From then on the Ceylon Engineers Corps was opened to all Ceylonese and the 1st Sinhalese to obtain a Commission was Second Lieutenant DGE Wijewardena. During this period the Corps was commanded by Lieutenant Colonel WEV De Roy VD. On 3 Sep 1939 the Ceylon Engineers ware mobilized but at the end of the month they were made non-effective with the exception of 6 Officers and 78 other ranks. From June 1940 onwards they ware again gradually made of effective and were employed in their various roles and on training. In November 1941, another signal Coy was formed. In October 1943, the Signal Company broke away from the Ceylon Engineers and become the Ceylon Signal Corps. With the entry of Japan into World War II, the Filed Coy hurried through the final part of its training programme and was employed on defence works including the preparation of bridges for demolition in Colombo.
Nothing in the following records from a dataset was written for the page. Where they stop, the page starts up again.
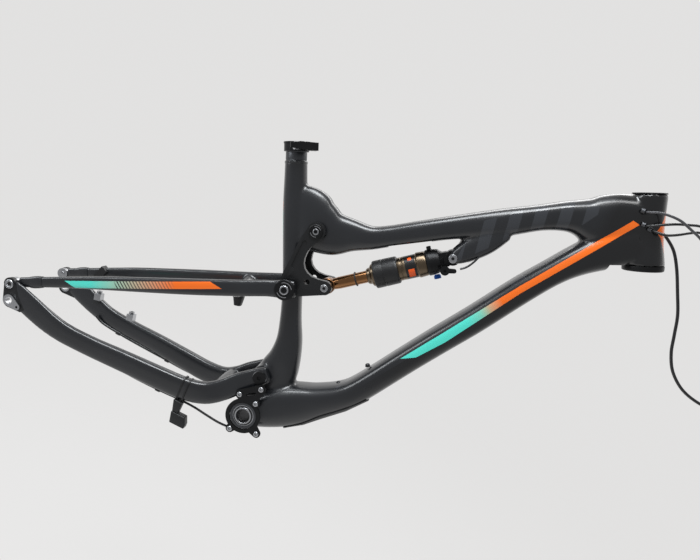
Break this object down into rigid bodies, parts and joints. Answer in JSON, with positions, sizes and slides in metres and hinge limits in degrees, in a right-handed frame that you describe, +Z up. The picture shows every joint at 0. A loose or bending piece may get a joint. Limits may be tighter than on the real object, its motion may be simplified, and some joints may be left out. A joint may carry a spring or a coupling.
{
  "type": "full-suspension bicycle frame",
  "caption": "Full-suspension mountain bicycle frame with swingarm, seatstays, rocker link, air shock, open bottom bracket and hanging control housings.",
  "frame": {"origin": "centre of the bottom bracket shell, on its axis and in the mid-plane", "axes": "+X forward, +Y to the rider's left, +Z up, as ridden"},
  "size_m": [1.1844, 0.163, 0.6686],
  "materials": {
    "carbon": "satin lacquered carbon with painted stripes",
    "black_metal": "black anodised aluminium",
    "silver_metal": "machined aluminium",
    "grey_metal": "grey anodised",
    "steel": "brushed",
    "bearing_steel": "ground",
    "rubber": "matt",
    "black_plastic": "matt",
    "bronze_shaft": "bronze anodised, polished",
    "champagne_can": "champagne anodised, satin",
    "blue_metal": "blue anodised",
    "black_housing": "smooth sheath",
    "grey_housing": "smooth sheath",
    "ferrule_metal": "crimped"
  },
  "bodies": {
    "frame": {"head_tube": "carbon", "top_tube": "carbon", "down_tube": "carbon", "seat_tube": "carbon", "bb_shell": "carbon", "shock_bracket": "carbon", "seat_tube_sleeve": "silver_metal", "seat_clamp_collar": "black_metal", "seat_clamp_skewer": "steel", "headset_cups": "black_metal", "bb_shell_sleeve": "silver_metal", "bb_cups": "grey_metal", "bb_bearing_outer_rings": "bearing_steel", "guide_mount_plate": "black_metal", "frame_small_bolts": "steel", "downtube_guard": "rubber", "cable_ports": "grey_metal", "main_pivot_axle": "silver_metal", "main_pivot_bolts": "black_metal", "rocker_pivot_bearings": "bearing_steel", "shock_front_bolt": "steel", "shock_cable": "black_housing", "gear_housing_frame": "black_housing", "gear_housing_front": "grey_housing", "front_gear_housing": "black_housing", "remote_housing": "black_housing", "brake_hose_front": "black_housing", "hose_end_fittings": "ferrule_metal"},
    "clamp_lever": {"seat_clamp_lever": "black_metal"},
    "bottom_bracket_rings": {"bb_bearing_inner_rings": "bearing_steel"},
    "swingarm": {"chainstays": "carbon", "swingarm_yoke": "carbon", "dropout_plates": "black_metal", "derailleur_hanger": "silver_metal", "axle_nut_insert": "silver_metal", "brake_mount": "silver_metal", "brake_mount_bolts": "steel", "dropout_pivot_bolts": "steel", "stay_cable_clips": "black_plastic", "wheel_sensor": "black_plastic", "main_pivot_bearings": "bearing_steel", "rear_brake_hose": "black_housing", "gear_housing_stay": "black_housing"},
    "seatstay_assembly": {"seatstays": "carbon", "seatstay_tips": "silver_metal", "seatstay_bridge": "carbon", "bridge_bumper": "rubber", "seatstay_hose_clamp": "black_plastic", "rocker_stay_bolts": "steel"},
    "rocker": {"rocker_link": "black_metal", "rocker_pivot_axle": "silver_metal", "rocker_pivot_caps": "black_metal", "shock_rear_bolt": "steel"},
    "shock_body": {"shock_can": "champagne_can", "shock_sleeve": "black_plastic", "shock_head": "black_metal"},
    "shock_piston": {"shock_shaft": "bronze_shaft"},
    "travel_marker": {"shock_travel_ring": "rubber"},
    "rebound_knob": {"shock_rebound_knob": "blue_metal"},
    "lockout_lever": {"shock_lockout_lever": "black_metal"}
  },
  "joints": [
    {"name": "swingarm_pivot", "type": "hinge", "parent": "frame", "child": "swingarm", "pos_m": [-0.001, 0, 0.07], "axis": [0, 1, 0], "range_deg": [0, 19.5], "stiffness_Nm_per_rad": 300},
    {"name": "seatstay_pivot", "type": "hinge", "parent": "swingarm", "child": "seatstay_assembly", "pos_m": [-0.445, 0, 0.042], "axis": [0, 1, 0], "range_deg": [-1, 0]},
    {"name": "rocker_pivot", "type": "hinge", "parent": "frame", "child": "rocker", "pos_m": [-0.012, 0, 0.333], "axis": [0, 1, 0], "range_deg": [-28.8, 0]},
    {"name": "shock_eye", "type": "hinge", "parent": "frame", "child": "shock_body", "pos_m": [0.203, 0, 0.384], "axis": [0, 1, 0], "range_deg": [0, 1.4]},
    {"name": "shock_stroke", "type": "slide", "parent": "shock_body", "child": "shock_piston", "axis": [0.7896, 0, 0.6136], "range_m": [0, 0.0457]},
    {"name": "travel_marker_slide", "type": "slide", "parent": "shock_piston", "child": "travel_marker", "axis": [0.7896, 0, 0.6136], "range_m": [-0.0272, 0]},
    {"name": "bottom_bracket_spin", "type": "hinge", "parent": "frame", "child": "bottom_bracket_rings", "pos_m": [0, 0, 0], "axis": [0, 1, 0], "continuous": true},
    {"name": "rebound_turn", "type": "hinge", "parent": "shock_body", "child": "rebound_knob", "pos_m": [0.19386, 0, 0.3465], "axis": [0.6136, 0, -0.7896], "range_deg": [0, 270]},
    {"name": "lockout_turn", "type": "hinge", "parent": "shock_body", "child": "lockout_lever", "pos_m": [0.2, -0.0219, 0.36141], "axis": [0, 1, 0], "range_deg": [0, 60]},
    {"name": "clamp_lever_turn", "type": "hinge", "parent": "frame", "child": "clamp_lever", "pos_m": [-0.0747, -0.00971, 0.45276], "axis": [-0.3703, 0, 0.9289], "range_deg": [0, 120]}
  ],
  "couplings": [
    {"joint": "seatstay_pivot", "follows": "swingarm_pivot", "ratio": -0.0503},
    {"joint": "rocker_pivot", "follows": "swingarm_pivot", "ratio": -1.4754},
    {"joint": "shock_eye", "follows": "swingarm_pivot", "ratio": 0.0713},
    {"joint": "shock_stroke", "follows": "swingarm_pivot", "m_per_rad": 0.13404},
    {"joint": "travel_marker_slide", "follows": "swingarm_pivot", "m_per_rad": -0.07975}
  ]
}
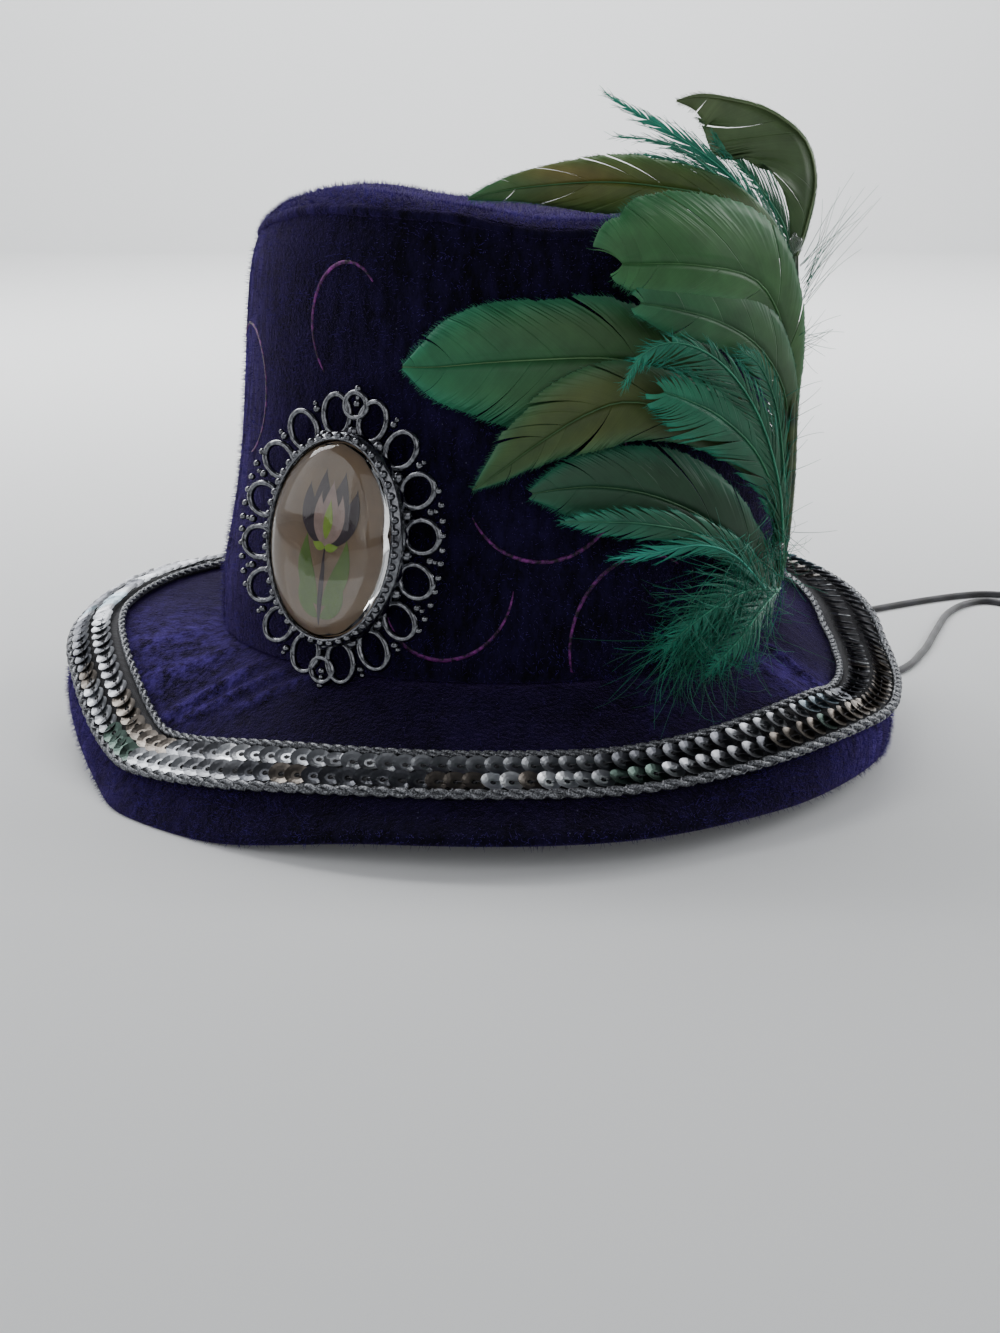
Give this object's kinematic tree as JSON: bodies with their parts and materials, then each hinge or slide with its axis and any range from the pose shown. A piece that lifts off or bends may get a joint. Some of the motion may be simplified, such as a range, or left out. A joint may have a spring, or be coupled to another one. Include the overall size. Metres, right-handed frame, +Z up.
{
  "type": "mini top hat",
  "caption": "Small tapered velvet top hat with a curved brim, a sequin and gimp trim, an oval glass brooch, a plume of dyed feathers and an elastic chin loop",
  "frame": {"origin": "middle of the hat seen from above, without its loose elastic, at the height of the table it rests on", "axes": "+Z up along the crown, +Y to the back of the hat, +X to the side that carries the plume"},
  "size_m": [0.2664, 0.2403, 0.1464],
  "materials": {
    "velvet": "deep indigo pile velvet over stiff buckram",
    "sequin_gimp": "metallised cup sequins between grey metallic gimp braid",
    "gunmetal": "black nickel plated casting",
    "printed_card": "printed card",
    "clear_glass": "clear polished glass dome",
    "dyed_feather": "feathers dyed green and olive",
    "elastic_cord": "smooth dark braided elastic"
  },
  "bodies": {
    "root": {"brim": "velvet", "crown_side": "velvet", "crown_tip": "velvet", "sequin_trim": "sequin_gimp", "brooch_frame": "gunmetal", "brooch_picture": "printed_card", "brooch_cabochon": "clear_glass", "plume": "dyed_feather", "chin_elastic": "elastic_cord"}
  },
  "joints": []
}
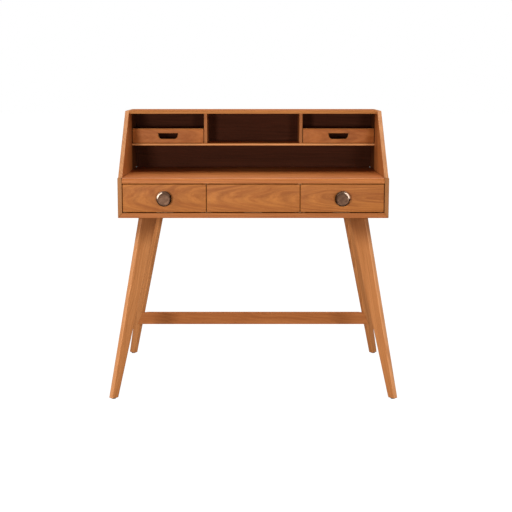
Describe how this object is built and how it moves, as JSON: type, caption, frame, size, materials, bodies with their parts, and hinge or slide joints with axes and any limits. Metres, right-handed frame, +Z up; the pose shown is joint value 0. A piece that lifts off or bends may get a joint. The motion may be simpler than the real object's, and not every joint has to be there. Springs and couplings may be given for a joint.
{
  "type": "writing desk with drawers",
  "caption": "Writing desk with splayed diagonal legs, inset drawers, round knobs and a sloping hutch with cubbies and pull-out trays.",
  "frame": {"origin": "on the floor, under the middle of the case and of the four feet", "axes": "+Z up, +X to the right as seen from the front, the drawers face -Y"},
  "size_m": [0.9994, 0.685, 0.9835],
  "materials": {
    "case_wood": "oiled warm brown hardwood, satin",
    "hutch_wood": "oiled warm brown hardwood, satin",
    "worktop_wood": "oiled warm brown hardwood, satin, eased front edge",
    "front_wood": "flat sawn warm brown hardwood, satin, grain running across the fronts",
    "leg_wood": "oiled warm brown hardwood, satin, grain along the leg",
    "box_wood": "plain pale hardwood, matt lacquer",
    "thin_panel_wood": "thin veneered panel, matt",
    "back_panel_wood": "thin veneered back panel, dark stain, matt",
    "aged_bronze": "aged bronze, satin",
    "zinc_steel": "zinc plated",
    "dark_nylon": "matt black"
  },
  "bodies": {
    "desk_frame": {"case_back_panel": "back_panel_wood", "case_bottom_panel": "case_wood", "case_partition_left": "box_wood", "case_partition_right": "box_wood", "case_side_left": "case_wood", "case_side_right": "case_wood", "drawer_stop_center": "box_wood", "drawer_stop_left": "box_wood", "drawer_stop_right": "box_wood", "glide_back_left": "dark_nylon", "glide_back_right": "dark_nylon", "glide_front_left": "dark_nylon", "glide_front_right": "dark_nylon", "hutch_back_panel": "back_panel_wood", "hutch_divider_left": "hutch_wood", "hutch_divider_right": "hutch_wood", "hutch_shelf": "hutch_wood", "hutch_side_left": "hutch_wood", "hutch_side_right": "hutch_wood", "hutch_top_panel": "hutch_wood", "leg_back_left": "leg_wood", "leg_back_right": "leg_wood", "leg_bolt_back_left": "zinc_steel", "leg_bolt_back_right": "zinc_steel", "leg_bolt_front_left": "zinc_steel", "leg_bolt_front_right": "zinc_steel", "leg_front_left": "leg_wood", "leg_front_right": "leg_wood", "rear_stretcher": "leg_wood", "worktop": "worktop_wood"},
    "drawer_left": {"drawer_left_back": "box_wood", "drawer_left_bottom": "thin_panel_wood", "drawer_left_front": "front_wood", "drawer_left_side_left": "box_wood", "drawer_left_side_right": "box_wood", "knob_left": "aged_bronze", "knob_screw_left": "zinc_steel"},
    "drawer_center": {"drawer_center_back": "box_wood", "drawer_center_bottom": "thin_panel_wood", "drawer_center_front": "front_wood", "drawer_center_side_left": "box_wood", "drawer_center_side_right": "box_wood"},
    "drawer_right": {"drawer_right_back": "box_wood", "drawer_right_bottom": "thin_panel_wood", "drawer_right_front": "front_wood", "drawer_right_side_left": "box_wood", "drawer_right_side_right": "box_wood", "knob_right": "aged_bronze", "knob_screw_right": "zinc_steel"},
    "tray_left": {"tray_left_back": "box_wood", "tray_left_bottom": "thin_panel_wood", "tray_left_front": "front_wood", "tray_left_side_left": "box_wood", "tray_left_side_right": "box_wood"},
    "tray_right": {"tray_right_back": "box_wood", "tray_right_bottom": "thin_panel_wood", "tray_right_front": "front_wood", "tray_right_side_left": "box_wood", "tray_right_side_right": "box_wood"}
  },
  "joints": [
    {"name": "drawer_left_slide", "type": "slide", "parent": "desk_frame", "child": "drawer_left", "axis": [0, -1, 0], "range_m": [0, 0.29]},
    {"name": "drawer_center_slide", "type": "slide", "parent": "desk_frame", "child": "drawer_center", "axis": [0, -1, 0], "range_m": [0, 0.29]},
    {"name": "drawer_right_slide", "type": "slide", "parent": "desk_frame", "child": "drawer_right", "axis": [0, -1, 0], "range_m": [0, 0.29]},
    {"name": "tray_left_slide", "type": "slide", "parent": "desk_frame", "child": "tray_left", "axis": [0, -1, 0], "range_m": [0, 0.09]},
    {"name": "tray_right_slide", "type": "slide", "parent": "desk_frame", "child": "tray_right", "axis": [0, -1, 0], "range_m": [0, 0.09]}
  ]
}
In April 1942, a company began forming in Colombo with a small staff of British personnel. In June the same year, the first batch of Ceylon Engineers was posted to the unit. It was necessary to engage a large civilian staff and at one stage as many as 1700 were employed. A vast amount of work of all kinds, including the construction of a caravan for the supreme Allied Commander, was carried out by this unit during the war. It was the responsible partly for the design and wholly for the construction of all improvised bridging equipment for use in Ceylon.
In January 1951, three selected Officers (Captain PD Ramanayaka, Lieutenant RL Perera and Lieutenant TP Withana) were sent for training at Chatham. At the same time, 8 Senior Non Commissioned Officers (SNCOs) were sent to Malaya for Field Engineer training. On the 1st October 1951, the 1st Field Engineer Squadron, Ceylon Engineers was raised with the above 3 Officers, 8 SNCOs and 12 Sappers from the old Ceylon Engineer Corps and 80 recruits from the Army Recruit Training Depot, Diyathalawa.
DEVELOPMENTS AFTER THE INDEPENDENCE
On the 1 October 1951, the 1 Field Engineer Squadron, Ceylon Engineers was raised with three Officers, eight Senior Non Commissioned Officers and twelve Sappers from the old Ceylon Engineer Corps and eighty recruits from the Army Recruit Training Depot, Diyathalawa which was commanded by Captain PD Ramanayeke, and so unfolds the history of the Corps of Sri Lanka Engineers. Subsequently on 6 May 1958, the Ceylon School of Military Engineering was formed and located at Ampara with its first Officer Commanding being Captain BGS De Silva. With the constant demand for Engineer troops in the Island, in July 1959, the 1 Field Engineer Squadron was raised to the statues of a Field Engineer Regiment and was redesignated 1st Field Engineer Regiment, Ceylon Engineers. The first Commanding Officer to this regiment was Lieutenant Colonel PD Ramanayake, who had been at the helm from its inception. Later Lieutenant Colonel PD Ramanayake, promoted to the rank of Brigadier and also passed away in 2006. In remembrance of his incomparable service rendered to the Corps as his name is ever fetched with the title of "Father of the Sri Lanka Engineers".
Capt PD Ramanayaka
First Officer Commanding
1 Field Engineer Squadren
Consequently, the 4 Engineer Regiment being the only Volunteer Regiment in the Corps of Engineers was raised on the 1 September 1964 and was commanded by Colonel R Karunanayagum. Later on the 1 April 1980, the 1 Plant Engineer Regiment was raised and commanded by Lieutenant Colonel NP Nagasinghe. On the 23 August 1989, the 1 Plant Engineer Regiment was renamed as the 5 Field Engineer Regiment and commanded by Lieutenant Colonel EH Samarathunge.
With the escalation of the war against the LTTE in 1983 recruitment of soldiers to the Sri Lanka Army increased in larger scale. To this end the posted strength of the field engineer units was not sufficient to meet the ever increasing demands of the sapper troops. Therefore, Corps of Engineers put together its order of battle to meet the rising necessity of the sapper troops of the war effort. As a result at present the Corps of Engineers consists with elevan regular units, two volunteer units and Sri Lanka School of Military Engineering.